* Aim *
Please return the full listing below without altering anything.

** Start of Data provided **

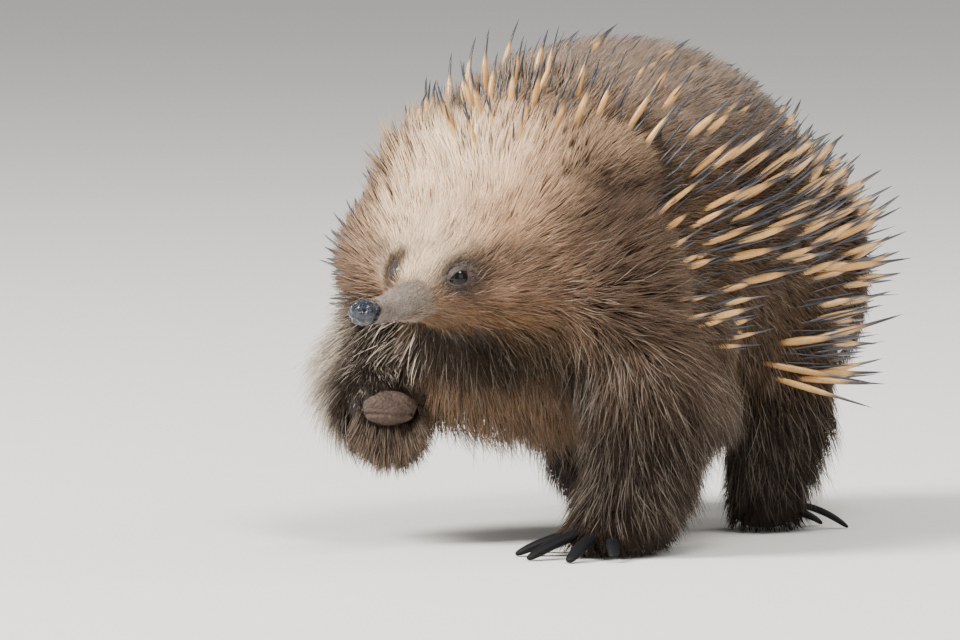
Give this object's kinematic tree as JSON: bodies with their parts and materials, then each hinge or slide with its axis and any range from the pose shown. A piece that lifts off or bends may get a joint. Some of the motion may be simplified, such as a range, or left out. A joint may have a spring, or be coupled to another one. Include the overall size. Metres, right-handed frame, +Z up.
{
  "type": "short-beaked echidna",
  "caption": "Life-size still model of a short-beaked echidna in mid stride, with one forefoot lifted, long brown fur, cream and slate spines, a bare beak and broad digging claws.",
  "frame": {"origin": "on the floor under the middle of the animal's outline", "axes": "+Z up, -Y the way the animal faces and walks, +X its left side"},
  "size_m": [0.1996, 0.3278, 0.2086],
  "materials": {
    "fur": "long brown fur with horn spines",
    "face_fur": "short straw and golden brown fur",
    "beak_skin": "bare grey skin with a dark moist tip",
    "eye": "dark, wet and clear",
    "claw": "slate grey horn"
  },
  "bodies": {
    "root": {"torso": "fur", "neck": "fur", "head": "face_fur", "beak": "beak_skin", "tail": "fur", "fore_leg_left": "fur", "fore_leg_right": "fur", "hind_leg_left": "fur", "hind_leg_right": "fur", "fore_leg_left_claw_1": "claw", "fore_leg_left_claw_2": "claw", "fore_leg_left_claw_3": "claw", "fore_leg_left_claw_4": "claw", "fore_leg_left_claw_5": "claw", "fore_leg_right_claw_1": "claw", "fore_leg_right_claw_2": "claw", "fore_leg_right_claw_3": "claw", "fore_leg_right_claw_4": "claw", "fore_leg_right_claw_5": "claw", "hind_leg_left_claw_1": "claw", "hind_leg_left_claw_2": "claw", "hind_leg_left_claw_3": "claw", "hind_leg_left_claw_4": "claw", "hind_leg_left_claw_5": "claw", "hind_leg_right_claw_1": "claw", "hind_leg_right_claw_2": "claw", "hind_leg_right_claw_3": "claw", "hind_leg_right_claw_4": "claw", "hind_leg_right_claw_5": "claw", "eye_left": "eye", "eye_right": "eye"}
  },
  "joints": []
}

** End of Data provided **

* Exercise output *
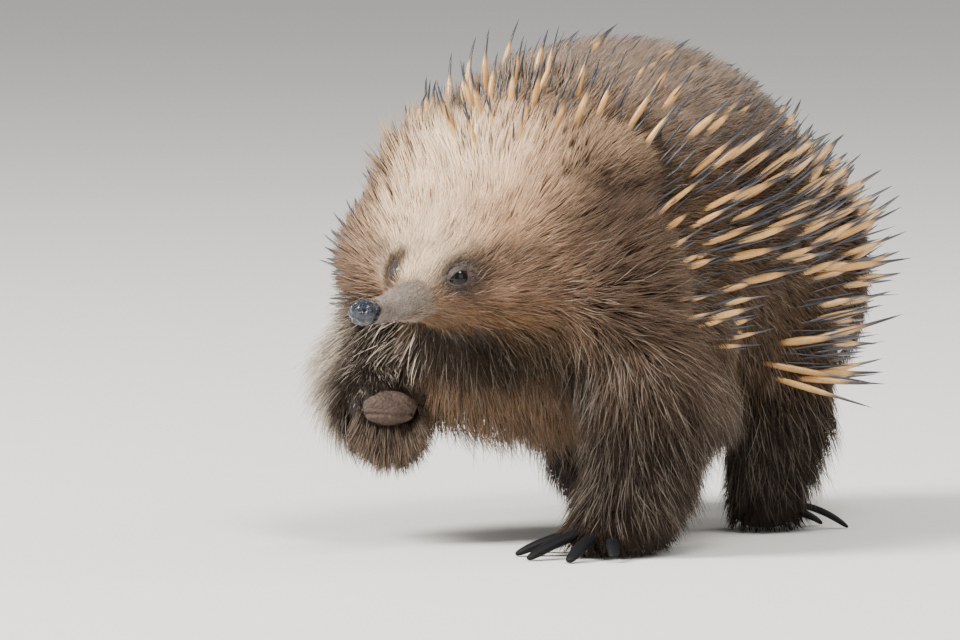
Give this object's kinematic tree as JSON: bodies with their parts and materials, then each hinge or slide with its axis and any range from the pose shown. A piece that lifts off or bends may get a joint. Some of the motion may be simplified, such as a range, or left out. A joint may have a spring, or be coupled to another one. Include the overall size. Metres, right-handed frame, +Z up.
{
  "type": "short-beaked echidna",
  "caption": "Life-size still model of a short-beaked echidna in mid stride, with one forefoot lifted, long brown fur, cream and slate spines, a bare beak and broad digging claws.",
  "frame": {"origin": "on the floor under the middle of the animal's outline", "axes": "+Z up, -Y the way the animal faces and walks, +X its left side"},
  "size_m": [0.1996, 0.3278, 0.2086],
  "materials": {
    "fur": "long brown fur with horn spines",
    "face_fur": "short straw and golden brown fur",
    "beak_skin": "bare grey skin with a dark moist tip",
    "eye": "dark, wet and clear",
    "claw": "slate grey horn"
  },
  "bodies": {
    "root": {"torso": "fur", "neck": "fur", "head": "face_fur", "beak": "beak_skin", "tail": "fur", "fore_leg_left": "fur", "fore_leg_right": "fur", "hind_leg_left": "fur", "hind_leg_right": "fur", "fore_leg_left_claw_1": "claw", "fore_leg_left_claw_2": "claw", "fore_leg_left_claw_3": "claw", "fore_leg_left_claw_4": "claw", "fore_leg_left_claw_5": "claw", "fore_leg_right_claw_1": "claw", "fore_leg_right_claw_2": "claw", "fore_leg_right_claw_3": "claw", "fore_leg_right_claw_4": "claw", "fore_leg_right_claw_5": "claw", "hind_leg_left_claw_1": "claw", "hind_leg_left_claw_2": "claw", "hind_leg_left_claw_3": "claw", "hind_leg_left_claw_4": "claw", "hind_leg_left_claw_5": "claw", "hind_leg_right_claw_1": "claw", "hind_leg_right_claw_2": "claw", "hind_leg_right_claw_3": "claw", "hind_leg_right_claw_4": "claw", "hind_leg_right_claw_5": "claw", "eye_left": "eye", "eye_right": "eye"}
  },
  "joints": []
}